__INFORMATION PROVIDED__.

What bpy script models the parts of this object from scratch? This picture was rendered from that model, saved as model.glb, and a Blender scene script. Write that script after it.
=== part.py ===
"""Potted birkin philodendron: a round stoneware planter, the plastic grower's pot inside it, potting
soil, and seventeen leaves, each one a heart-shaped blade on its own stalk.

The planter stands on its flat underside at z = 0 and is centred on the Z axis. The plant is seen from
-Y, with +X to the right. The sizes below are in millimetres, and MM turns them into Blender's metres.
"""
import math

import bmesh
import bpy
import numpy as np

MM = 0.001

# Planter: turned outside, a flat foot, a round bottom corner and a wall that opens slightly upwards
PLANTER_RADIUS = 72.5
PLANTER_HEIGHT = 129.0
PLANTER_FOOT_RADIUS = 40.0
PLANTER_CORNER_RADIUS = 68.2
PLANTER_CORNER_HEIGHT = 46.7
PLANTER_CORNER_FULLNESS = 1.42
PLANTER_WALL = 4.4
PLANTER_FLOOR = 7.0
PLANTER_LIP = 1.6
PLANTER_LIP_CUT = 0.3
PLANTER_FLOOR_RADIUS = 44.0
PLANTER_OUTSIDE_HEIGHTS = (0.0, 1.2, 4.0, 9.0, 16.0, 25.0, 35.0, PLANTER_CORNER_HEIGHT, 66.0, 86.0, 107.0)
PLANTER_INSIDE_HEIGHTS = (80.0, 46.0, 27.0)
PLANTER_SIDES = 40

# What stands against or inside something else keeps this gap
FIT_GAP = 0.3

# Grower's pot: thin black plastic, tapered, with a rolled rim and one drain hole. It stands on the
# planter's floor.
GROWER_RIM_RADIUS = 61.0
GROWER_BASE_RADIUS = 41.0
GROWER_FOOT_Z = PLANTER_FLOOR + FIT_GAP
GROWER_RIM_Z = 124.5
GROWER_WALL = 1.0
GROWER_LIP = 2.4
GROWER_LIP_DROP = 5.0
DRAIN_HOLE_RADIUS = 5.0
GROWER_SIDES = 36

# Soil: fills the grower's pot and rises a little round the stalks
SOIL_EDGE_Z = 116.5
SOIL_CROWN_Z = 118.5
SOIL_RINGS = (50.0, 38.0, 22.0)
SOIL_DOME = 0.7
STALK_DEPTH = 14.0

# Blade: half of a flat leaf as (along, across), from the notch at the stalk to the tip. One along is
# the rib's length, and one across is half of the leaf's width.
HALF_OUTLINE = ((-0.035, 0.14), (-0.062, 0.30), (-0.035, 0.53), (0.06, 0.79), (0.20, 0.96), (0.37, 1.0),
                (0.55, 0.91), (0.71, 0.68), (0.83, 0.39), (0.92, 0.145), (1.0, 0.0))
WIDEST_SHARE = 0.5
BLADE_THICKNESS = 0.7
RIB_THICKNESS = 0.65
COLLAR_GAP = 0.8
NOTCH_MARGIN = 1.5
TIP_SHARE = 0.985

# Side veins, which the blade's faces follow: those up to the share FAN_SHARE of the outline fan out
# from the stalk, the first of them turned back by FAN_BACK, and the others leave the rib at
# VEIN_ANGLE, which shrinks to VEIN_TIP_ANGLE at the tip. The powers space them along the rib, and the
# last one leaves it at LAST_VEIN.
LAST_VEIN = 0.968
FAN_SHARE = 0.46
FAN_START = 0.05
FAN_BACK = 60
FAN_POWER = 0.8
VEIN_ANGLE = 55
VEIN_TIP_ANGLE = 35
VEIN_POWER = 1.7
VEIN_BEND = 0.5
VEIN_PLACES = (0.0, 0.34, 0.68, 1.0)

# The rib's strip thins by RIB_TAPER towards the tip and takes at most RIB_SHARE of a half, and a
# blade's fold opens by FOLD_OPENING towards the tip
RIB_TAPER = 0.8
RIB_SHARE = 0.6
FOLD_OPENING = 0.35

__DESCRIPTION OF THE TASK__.
Only the lines from the top of the data through the line that contains "import math" should be quoted, exactly as they stand.

__EXERCISE ANSWER__.
What bpy script models the parts of this object from scratch? This picture was rendered from that model, saved as model.glb, and a Blender scene script. Write that script after it.
=== part.py ===
"""Potted birkin philodendron: a round stoneware planter, the plastic grower's pot inside it, potting
soil, and seventeen leaves, each one a heart-shaped blade on its own stalk.

The planter stands on its flat underside at z = 0 and is centred on the Z axis. The plant is seen from
-Y, with +X to the right. The sizes below are in millimetres, and MM turns them into Blender's metres.
"""
import math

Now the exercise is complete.